5th Sep 2018
Payday lender Wonga announced last week that it is going into administration.
The announcement came after the company was forced to seek a bailout from backers in August, amid news that it was struggling to stay afloat after a surge in compensation claims prompted by a government clampdown on payday lenders.
Wonga was one of Britain’s biggest lenders to poorer borrowers, boasting a million customers at the height of its success in 2013.
However, the company faced criticism and censure in the past, most notably in 2014, when the Financial Conduct Authority (FCA) found that its debt collection practices were unfair and ordered it to pay £2.6m compensation to 45,000 customers.
Wonga’s interests were hit hard in the following years, as payday loan companies faced tougher rules and an interest cap was introduced.

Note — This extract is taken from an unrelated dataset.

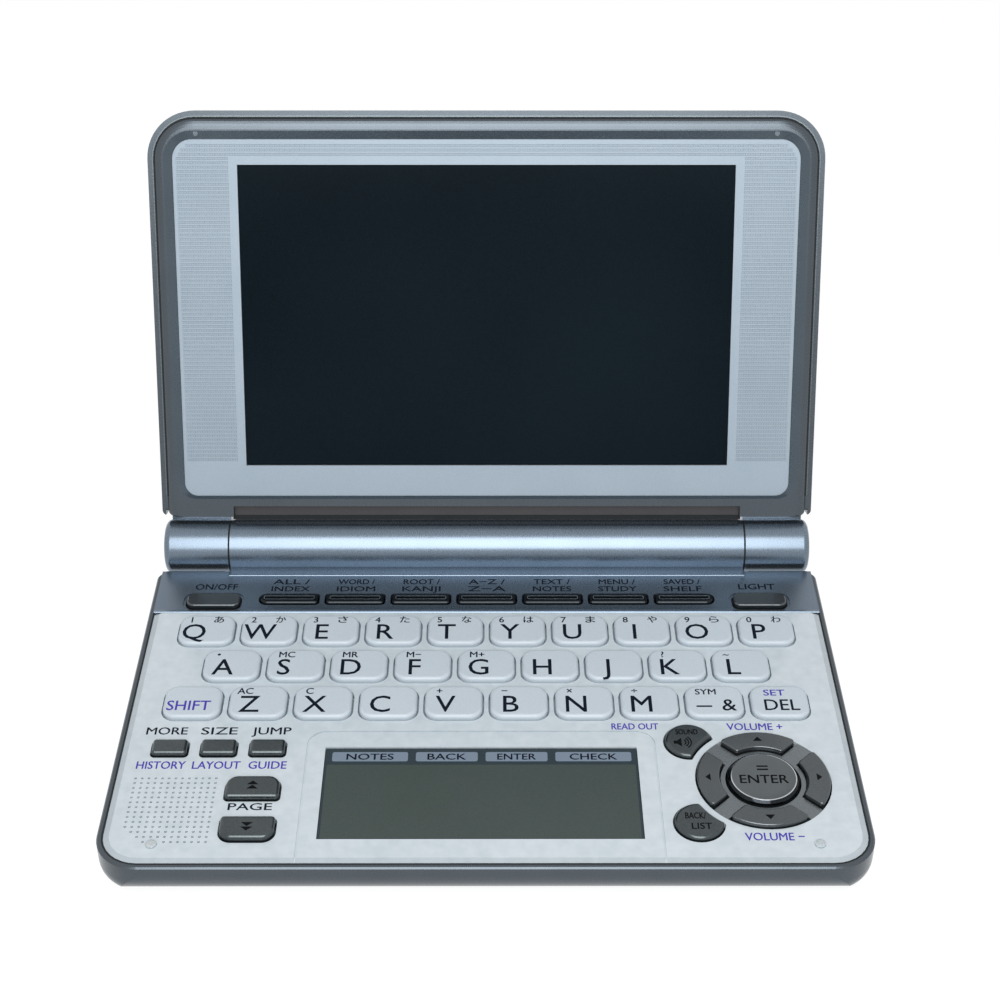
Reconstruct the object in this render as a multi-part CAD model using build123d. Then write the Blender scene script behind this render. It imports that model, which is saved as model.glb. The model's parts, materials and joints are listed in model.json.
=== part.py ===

The company posted pre-tax losses approaching £65 million in 2016, in contrast to its financial position in 2012, when the company was exploring a US stock market flotation that would have valued it at more than $1 billion.
Customers who have a Wonga loan will still be required to make repayments, although this will be overseen by Grant Thornton, who are acting as administrators.
The FCA said: “The FCA will continue to supervise Wonga once it is in administration and is in close contact with the proposed administrators with regard to the fair treatment of customers.
"Customers should continue to make any outstanding payments in the normal way. All existing agreements remain in place and will not be affected by the proposed administration. However, the firm is no longer able to issue new loans."
Customers who are still awaiting compensation payments from Wonga will now be in a queue for a pay-out, which will be funded by the sale of any assets.